* Task description *
Extract the complete listing and output it unchanged.

* Data block *
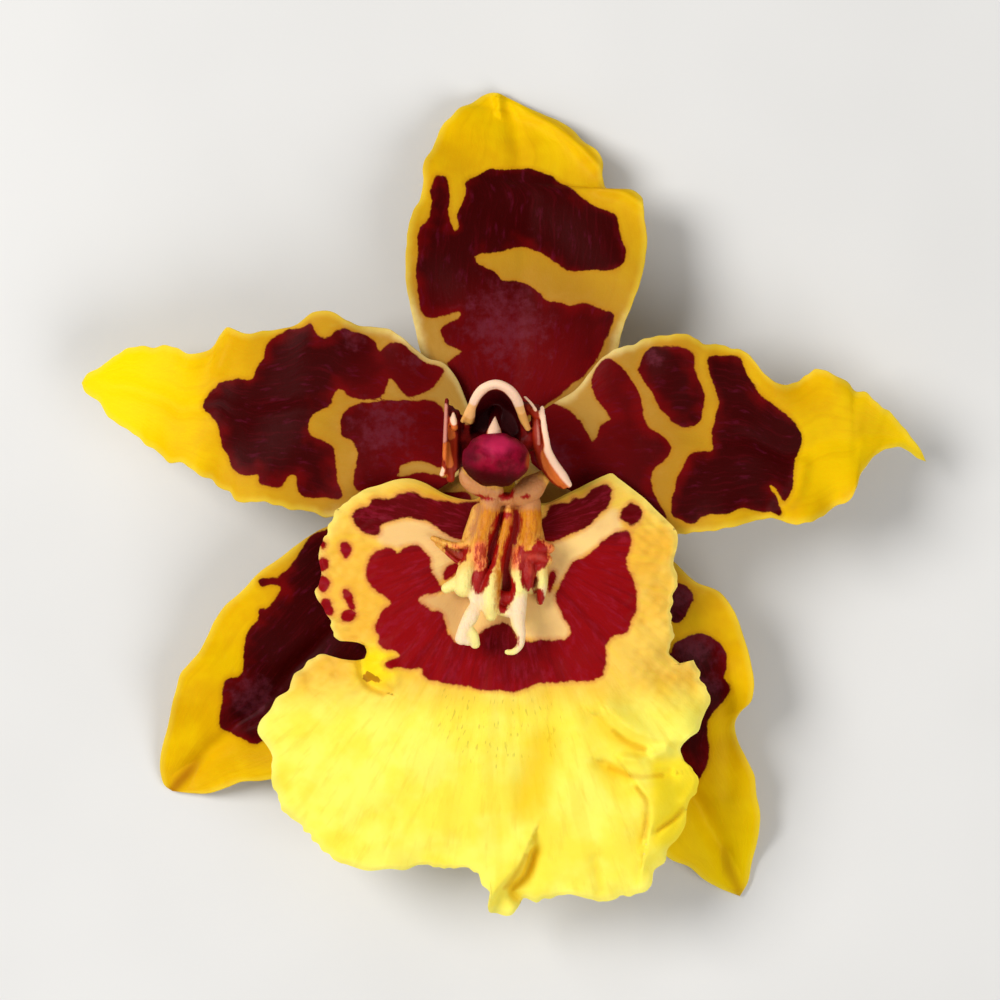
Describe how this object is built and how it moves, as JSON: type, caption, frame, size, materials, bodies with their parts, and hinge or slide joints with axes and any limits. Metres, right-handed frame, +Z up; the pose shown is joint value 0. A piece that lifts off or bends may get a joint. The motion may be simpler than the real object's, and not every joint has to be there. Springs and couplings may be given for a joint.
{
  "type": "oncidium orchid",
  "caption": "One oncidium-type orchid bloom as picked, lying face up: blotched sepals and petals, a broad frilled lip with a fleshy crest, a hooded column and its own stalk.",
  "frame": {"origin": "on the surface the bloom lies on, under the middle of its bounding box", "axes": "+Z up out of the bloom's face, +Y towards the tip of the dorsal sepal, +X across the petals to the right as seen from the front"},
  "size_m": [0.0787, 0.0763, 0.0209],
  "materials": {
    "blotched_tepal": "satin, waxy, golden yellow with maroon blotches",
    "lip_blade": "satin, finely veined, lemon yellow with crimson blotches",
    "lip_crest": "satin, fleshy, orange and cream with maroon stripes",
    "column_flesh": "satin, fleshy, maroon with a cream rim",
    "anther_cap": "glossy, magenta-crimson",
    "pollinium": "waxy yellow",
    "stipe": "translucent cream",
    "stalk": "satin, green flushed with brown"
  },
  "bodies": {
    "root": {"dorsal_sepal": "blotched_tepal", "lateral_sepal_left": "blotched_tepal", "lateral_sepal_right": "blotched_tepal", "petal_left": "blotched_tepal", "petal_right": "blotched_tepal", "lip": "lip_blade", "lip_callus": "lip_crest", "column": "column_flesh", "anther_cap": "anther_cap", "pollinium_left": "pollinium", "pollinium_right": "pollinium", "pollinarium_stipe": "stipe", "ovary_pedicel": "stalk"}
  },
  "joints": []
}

* Answer to the task *
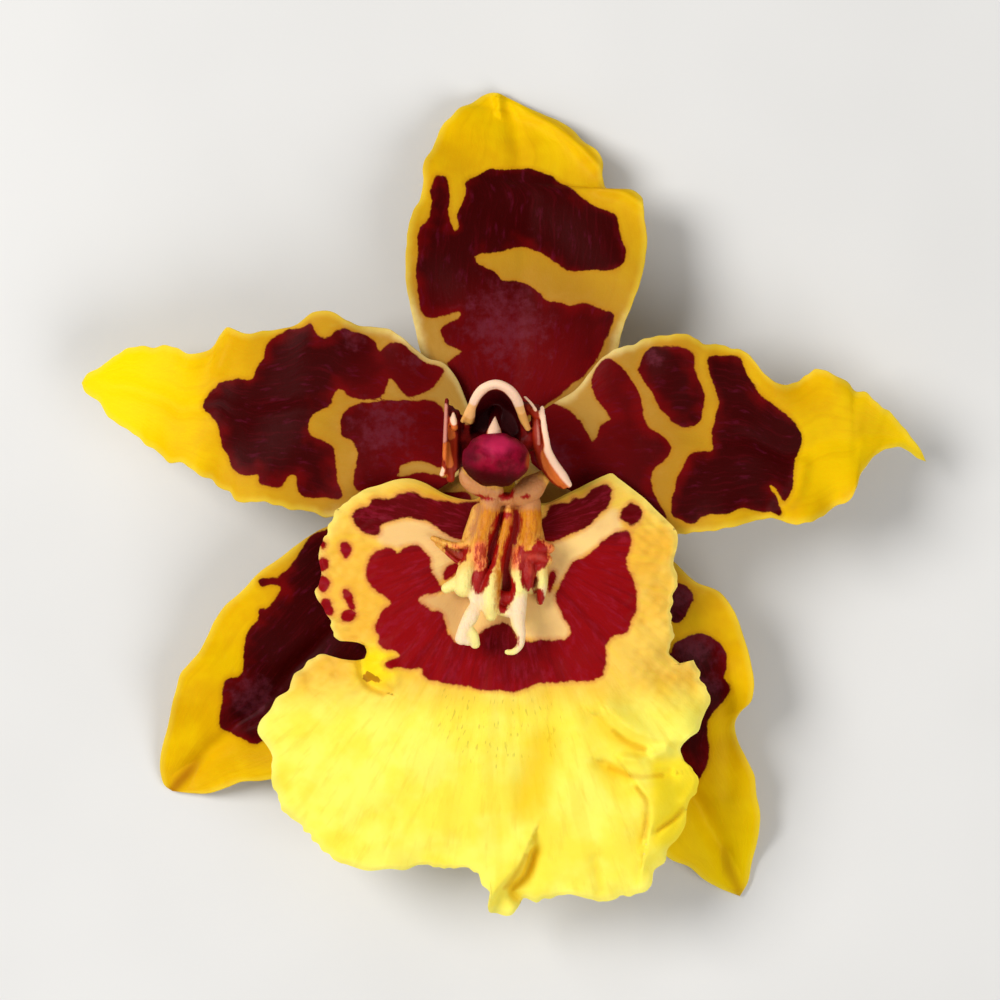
Describe how this object is built and how it moves, as JSON: type, caption, frame, size, materials, bodies with their parts, and hinge or slide joints with axes and any limits. Metres, right-handed frame, +Z up; the pose shown is joint value 0. A piece that lifts off or bends may get a joint. The motion may be simpler than the real object's, and not every joint has to be there. Springs and couplings may be given for a joint.
{
  "type": "oncidium orchid",
  "caption": "One oncidium-type orchid bloom as picked, lying face up: blotched sepals and petals, a broad frilled lip with a fleshy crest, a hooded column and its own stalk.",
  "frame": {"origin": "on the surface the bloom lies on, under the middle of its bounding box", "axes": "+Z up out of the bloom's face, +Y towards the tip of the dorsal sepal, +X across the petals to the right as seen from the front"},
  "size_m": [0.0787, 0.0763, 0.0209],
  "materials": {
    "blotched_tepal": "satin, waxy, golden yellow with maroon blotches",
    "lip_blade": "satin, finely veined, lemon yellow with crimson blotches",
    "lip_crest": "satin, fleshy, orange and cream with maroon stripes",
    "column_flesh": "satin, fleshy, maroon with a cream rim",
    "anther_cap": "glossy, magenta-crimson",
    "pollinium": "waxy yellow",
    "stipe": "translucent cream",
    "stalk": "satin, green flushed with brown"
  },
  "bodies": {
    "root": {"dorsal_sepal": "blotched_tepal", "lateral_sepal_left": "blotched_tepal", "lateral_sepal_right": "blotched_tepal", "petal_left": "blotched_tepal", "petal_right": "blotched_tepal", "lip": "lip_blade", "lip_callus": "lip_crest", "column": "column_flesh", "anther_cap": "anther_cap", "pollinium_left": "pollinium", "pollinium_right": "pollinium", "pollinarium_stipe": "stipe", "ovary_pedicel": "stalk"}
  },
  "joints": []
}